The entrance of the Grosvenor Gallery, 1877
Founded in 1877, the Grosvenor Art Gallery was founded by artist Sir Coutts Lindsay and his (also artist) wife, Blanche, as an outlet for the art they thought needed to be seen.  It became a focus for artists who did not fit with the Royal Academy, whose tastes became the epitome of aestheticism, as opposed to the traditional RA.  The way the spring exhibitions were chosen caused much discussion.  With the Royal Academy, a 'Hanging Committee' held the power to reject works submitted by artists, causing much heartbreak.  At the Grosvenor there was no submission without invitation by Sir Coutts Lindsay, and if you got the invite then your picture would be on the wall.  It was one man's taste and that was that.  According to the Royal Cornwall Gazette, it encouraged any artist who were 'the refined embodiment of genius which will never condescend to submit its productions to the discretionary powers of fallible hanging committees' and who were interested in art for arts sake, not some rather unseemly scrabble for fame in a public competition which was what the RA had become, in their opinion.

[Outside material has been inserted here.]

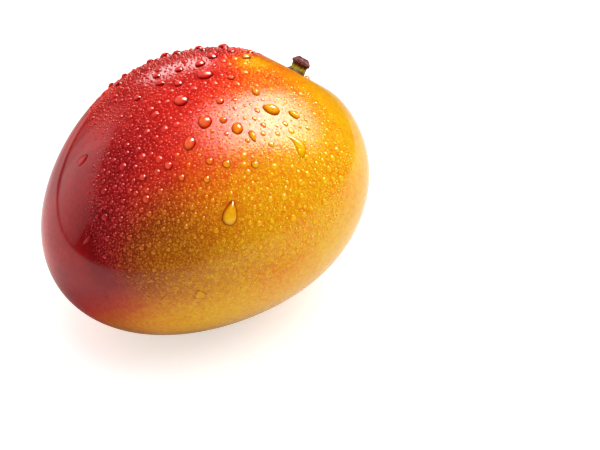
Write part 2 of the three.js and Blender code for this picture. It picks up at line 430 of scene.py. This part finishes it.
# Longitude, latitude, width and length in millimetres, lean in degrees, taper; then any curl.
LARGE_DROPS = (
    (-82, 70, 4.8, 5.6, 0, 0), (-83, 84, 4.8, 5.4, 30, 0), (-102, 65, 4.2, 5.6, 10, 0.1),
    (-69, 60, 4, 4.8, 20, 0.1), (-44, 55, 4.4, 6.2, -30, 0.3), (8, 77, 5, 6, 0, 0),
    (-96, 33, 5, 8.6, 18, 0.35), (-67, 54, 2.2, 4.6, 0, -0.3),
    (-41, 47, 2.2, 4.2, 0, 0), (35, 72, 3.6, 4.6, 60, 0),
    (34, 65, 3.8, 4.4, 0, 0), (42, 48, 3.8, 4.2, 0, 0), (66, 56, 3.6, 4, 0, 0),
    (93, 81, 3, 3.8, 20, 0), (57, 76, 3.2, 3.4, 0, 0), (40, 85, 3.2, 3.2, 0, 0),
    (88, 75, 3, 3.2, 0, 0), (107, 57, 3, 3.2, 0, 0), (55, 50, 3.2, 3.4, 0, 0),
    (-32, 62, 2.8, 3.8, 30, 0), (-52, 72, 2.6, 3.2, 40, 0), (-70, 66, 2.8, 2.8, 0, 0),
    (-88, 51, 3, 3.1, 0, 0), (-95, 55, 2.8, 2.8, 0, 0), (-119, 59, 3, 3.2, 0, 0),
    (-77, 45, 2.8, 3, 0, 0), (136, 77, 2.7, 2.9, 0, 0), (-100, 49, 2.6, 2.7, 0, 0),
    (-112, 53, 2.5, 2.5, 0, 0), (-135, 56, 2.6, 2.7, 0, 0), (-13, 70, 2.4, 2.7, 0, 0),
    (104, 46, 2.8, 3.2, 0, 0), (97, 49, 2.6, 3, 0, 0), (82, 51, 3, 3.4, 0, 0),
    (30, 56, 2.4, 2.7, 0, 0), (24, 50, 2.4, 2.7, 0, 0),
)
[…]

Inside the west gallery in the Grosvenor Gallery, May 1877
So far, so good, but that is just the opinion of the Royal Cornwall Gazette.  Possibly, the idea that one man could rival the establishment's idea of good taste was not to everyone's liking.  Which brings me to May 1879...

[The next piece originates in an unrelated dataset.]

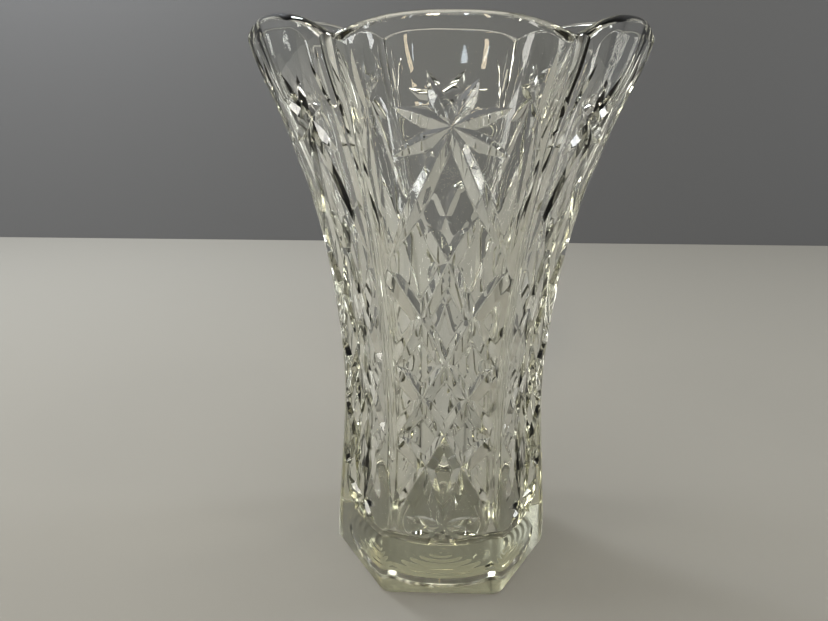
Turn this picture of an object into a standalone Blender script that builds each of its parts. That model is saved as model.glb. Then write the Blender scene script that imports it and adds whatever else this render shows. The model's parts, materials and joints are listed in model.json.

The first reviews arrived around 2nd May and unlike the year before, which had been successful, these were not so glowing.  The Leeds Mercury started the ball rolling: 'Sir Coutts Lindsay can hardly be congratulated on the collection of pictures which he has brought together for the Summer Exhibition at his gallery'.  There was a profusion of 'positively bad work' and paintings that were only interesting because they were damn right weird.  The pictures were full of 'soulless creatures who gaze vacantly from so many canvases' who only inspired the viewer to depression.  The majority of the artists displaying works come in for criticism, from Alma Tadema and Lord Leighton to Whistler and Holman Hunt, but the final words are saved for Edward Burne-Jones and the five pictures he submitted to the exhibition.  The Annunciation has 'all the peculiarities of the artist's style', and the Pygmalion series are shown in 'a thoroughly original manner, but not in a way to disarm criticism'.

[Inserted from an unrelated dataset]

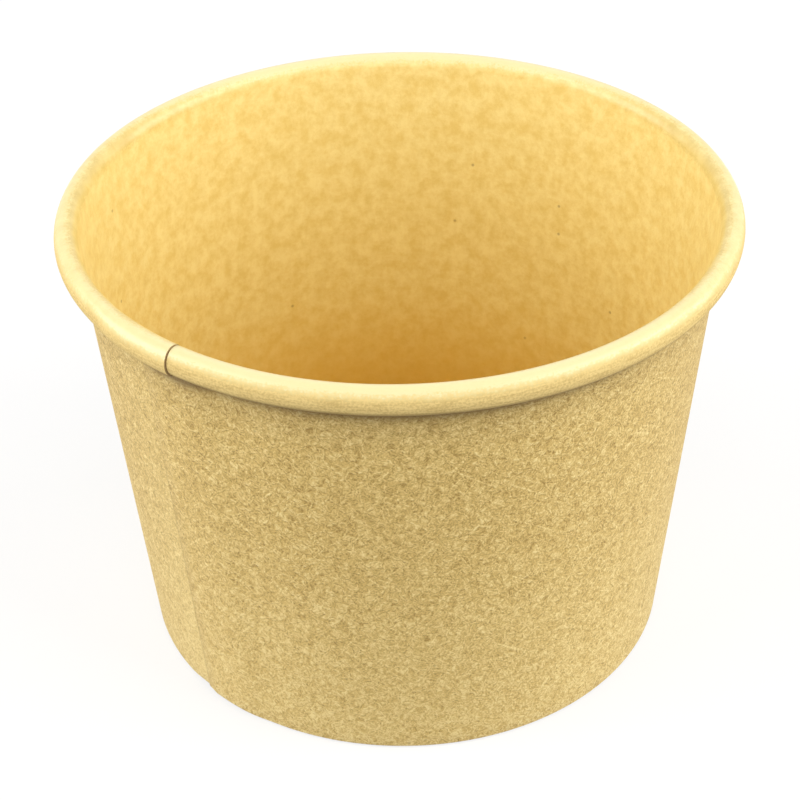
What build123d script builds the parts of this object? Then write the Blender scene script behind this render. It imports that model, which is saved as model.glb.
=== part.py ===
from build123d import *
from math import asin, atan2, cos, degrees, hypot, radians, sin, tan
import os

# A disposable soup cup of coated paper board, standing on its hem.
# Millimetres, +Z up, origin on the table at the centre of the cup.
# The cup is two pieces of board. The side wall is a fan-shaped blank bent into a cone, its
# two ends lapped and sealed. Its top edge is rolled outwards as the rim, and its foot is
# folded inwards and up as a hem. The base is a disc with its edge turned down as a skirt,
# which stands between the wall and the hem.

# Cup
rim_diameter = 90.0         # over the rolled rim
cup_height = 63.4           # table to the top of the rim
base_diameter = 73.1        # over the foot of the wall
board = 0.40                # thickness of the coated board

# Rolled rim, an oval of four arcs
roll_width = 3.1
roll_height = 3.9
crown_radius = 1.35         # top and bottom arcs, tighter than the two side arcs
tuck_gap = 0.03             # between the tucked-in edge and the outside of the wall
tuck_turn = 50              # degrees the edge curls on from the lowest point of the roll

# Side seam
seam_angle = 221.2          # degrees from +X to the free edge on the outside
seam_lap = 7.9              # width of the lap just under the rim
seam_ramp = 1.8             # length over which a layer settles beside the lap
seam_swell = 0.12           # what the second layer adds to the radius of the roll

# Hem and base
hem_height = 6.2            # table to the raw edge of the hem
base_recess = 7.2           # table to the underside of the disc
skirt_bend = 0.85           # outer radius where the disc turns down
skirt_lift = 0.10           # between the foot of the skirt and the two layers of board below it
seal_gap = 0.02             # between the skirt and the board on each side of it

# The roll's side arcs follow from its size and its crown
roll_center_height = cup_height - roll_height / 2
crown_drop = roll_height / 2 - crown_radius
side_radius = (crown_drop ** 2 + (roll_width / 2) ** 2 - crown_radius ** 2) / (roll_width - 2 * crown_radius)
side_turn = degrees(atan2(crown_drop, side_radius - roll_width / 2))

# The wall's coated face rises from its foot and just touches the inner side arc of the roll
foot_radius = base_diameter / 2 - board
wall_run = rim_diameter / 2 - roll_width + side_radius - foot_radius
wall_slope = degrees(atan2(roll_center_height, wall_run)
                     + asin(side_radius / hypot(wall_run, roll_center_height)))
lean = radians(90 - wall_slope)

# The seam keeps to the straight lines of the cone, so its lap is an angle
lap_radius = rim_diameter / 2 - roll_width + board
lap_sweep = degrees(seam_lap / lap_radius)
ramp_sweep = degrees(seam_ramp / lap_radius)


def wall_radius(height, depth=0):
    # Radius of the wall at a height, at a depth below its coated inner face
    return foot_radius + height * tan(lean) + depth / cos(lean)


def rolled_rim(wall_top, depth, swell, crown, tuck):
    # Clockwise arcs from the top of the wall over the crown to the tucked-in edge
    side = side_radius + swell - depth
    arcs = [JernArc(wall_top, (cos(radians(wall_slope)), sin(radians(wall_slope))), side,
                    90 - side_turn - wall_slope)]
    for radius, turn in ((crown, 180 - 2 * side_turn), (side, 2 * side_turn),
                         (crown, 90 - side_turn), (tuck, tuck_turn)):
        arcs.append(JernArc(arcs[-1] @ 1, arcs[-1] % 1, radius, -turn))
    return arcs


def folded_line(corners, crease):
    # Straight runs of board, sharp inside a fold and round outside it
    return FilletPolyline(*corners, radius=crease) if crease else Polyline(*corners)


def sheet_line(depth, layers, crease=0):
    # Section of the wall at a depth below its coated face, from the raw edge of the hem to the
    # tucked-in edge of the rim. At the seam two layers share the fold and fatten the roll.
    swell = seam_swell * (layers - 1)
    side = side_radius + swell
    side_center = wall_radius(roll_center_height) + side / cos(lean)
    wall_top = (side_center - (side - depth) * cos(lean),
                roll_center_height + (side - depth) * sin(lean))

    # The tucked-in edge curls as wide as the roll and the outside of the wall allow
    half_width = roll_width / 2 + swell
    half_height = roll_height / 2 + swell
    room = (half_width - layers * board) * cos(lean) + half_height * sin(lean) - tuck_gap
    tuck = room / (1 + sin(lean))

    # The hem stands a skirt's width inside the wall
    fold_width = board + 2 * seal_gap + depth
    floor = layers * board - depth
    raw_edge = hem_height + depth * sin(lean)
    upright = folded_line(((wall_radius(raw_edge, -fold_width), raw_edge),
                           (wall_radius(floor, -fold_width), floor),
                           (wall_radius(floor, depth), floor), wall_top), crease)
    arcs = rolled_rim(wall_top, depth, swell, crown_radius + swell - depth, tuck - depth)
    return Wire(upright.edges() + [arc.edge() for arc in arcs])


def skirt_line(depth, crease=0):
    # Section of the base at a depth below its coated face, from the axis to the skirt's foot
    top = base_recess + board - depth
    foot = 2 * board + skirt_lift + depth * sin(lean)
    inset = -seal_gap - depth
    return folded_line(((0, top), (wall_radius(top, inset), top), (wall_radius(foot, inset), foot)), crease)


def section(coated_face, outer_face):
    # The board between two such lines, standing in the XZ plane
    ends = [Line(coated_face @ 0, outer_face @ 0), Line(coated_face @ 1, outer_face @ 1)]
    return Plane.XZ * make_face(coated_face.edges() + outer_face.edges() + [end.edge() for end in ends])


def turned(face, start, sweep):
    # A section swept round the cup's axis from one azimuth over an angle
    return Rot(0, 0, start) * revolve(face, Axis.Z, revolution_arc=sweep)


def settling(face_a, angle_a, face_b, angle_b):
    # A short straight run of board from one section to the other
    return loft([Rot(0, 0, angle_a) * face_a, Rot(0, 0, angle_b) * face_b], ruled=True)


def side_wall():
    single = section(sheet_line(0, 1), sheet_line(board, 1, board))
    lap_inner = section(sheet_line(0, 2), sheet_line(board, 2, board))
    lap_outer = section(sheet_line(board, 2), sheet_line(2 * board, 2, 2 * board))
    lap_both = section(sheet_line(0, 2), sheet_line(2 * board, 2, 2 * board))

    # The lap, a layer settling on each side of it, and the single board the rest of the way
    lap_end = seam_angle + lap_sweep
    lap = turned(lap_both, seam_angle, lap_sweep)
    inner_run = settling(single, seam_angle - ramp_sweep, lap_inner, seam_angle)
    outer_run = settling(lap_outer, lap_end, single, lap_end + ramp_sweep)
    plain = turned(single, lap_end + ramp_sweep, 360 - lap_sweep - 2 * ramp_sweep)
    return plain + inner_run + lap + outer_run


def base():
    return turned(section(skirt_line(0, skirt_bend), skirt_line(board)), 0, 360)


os.makedirs("parts", exist_ok=True)
export_step(side_wall(), "parts/side_wall.step")
export_step(base(), "parts/base.step")
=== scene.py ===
import bpy
from math import asin, atan2, cos, degrees, hypot, pi, radians, sin, tan
from mathutils import Matrix, Vector


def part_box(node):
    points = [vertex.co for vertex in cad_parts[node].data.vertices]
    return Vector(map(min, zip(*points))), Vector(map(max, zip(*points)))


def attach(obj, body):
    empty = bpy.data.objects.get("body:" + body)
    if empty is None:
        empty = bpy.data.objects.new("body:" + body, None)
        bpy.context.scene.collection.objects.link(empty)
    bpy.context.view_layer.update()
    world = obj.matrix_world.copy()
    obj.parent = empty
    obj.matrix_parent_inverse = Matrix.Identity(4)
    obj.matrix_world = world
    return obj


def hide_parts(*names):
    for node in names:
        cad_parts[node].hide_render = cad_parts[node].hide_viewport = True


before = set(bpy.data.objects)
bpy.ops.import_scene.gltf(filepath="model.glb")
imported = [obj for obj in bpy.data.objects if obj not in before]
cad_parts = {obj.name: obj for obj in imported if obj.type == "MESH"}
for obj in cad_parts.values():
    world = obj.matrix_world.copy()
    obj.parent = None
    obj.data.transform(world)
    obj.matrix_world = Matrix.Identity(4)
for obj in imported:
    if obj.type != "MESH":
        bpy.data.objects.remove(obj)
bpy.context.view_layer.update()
print("frame:", sorted(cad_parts))

# A disposable soup cup of kraft board. Its two pieces of board, the side wall and the base,
# are made again as sheets with a coated face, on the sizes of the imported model.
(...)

Pygmalion and Galatea: The Godhead Fires (1878) Edward Burne-Jones
Although the Leeds Mercury took a fairly dim view of the content of the exhibition, others found much to praise.  The weekly national paper, the Era published a rather more glowing review on 4th May. After criticising the 'elaborate system' pursued by the Royal Academy, they found Lindsay's way of working to be fair and consistent, allowing the public to see great art that they otherwise might not get to see.  There was definitely a feeling that Lindsay was seen as 'one of the people', just a rich one who gets to show other people of taste the art they would like without any of the internal politicking of the rather more 'faceless' Royal Academy. Sir Coutts Lindsay was putting his name on the line by openly saying 'this is my taste, come and see' and many newspapers, especially in the regions seemed to appreciate this approach.

It wasn't all good news in the Era review.  Pygmalion got the thumbs up for its 'remarkable power and originality' but The Annunciation was dismissed in one line - 'No.166, The Annunciation, must certainly be considered a failure'.  There was no explanation, just that one line.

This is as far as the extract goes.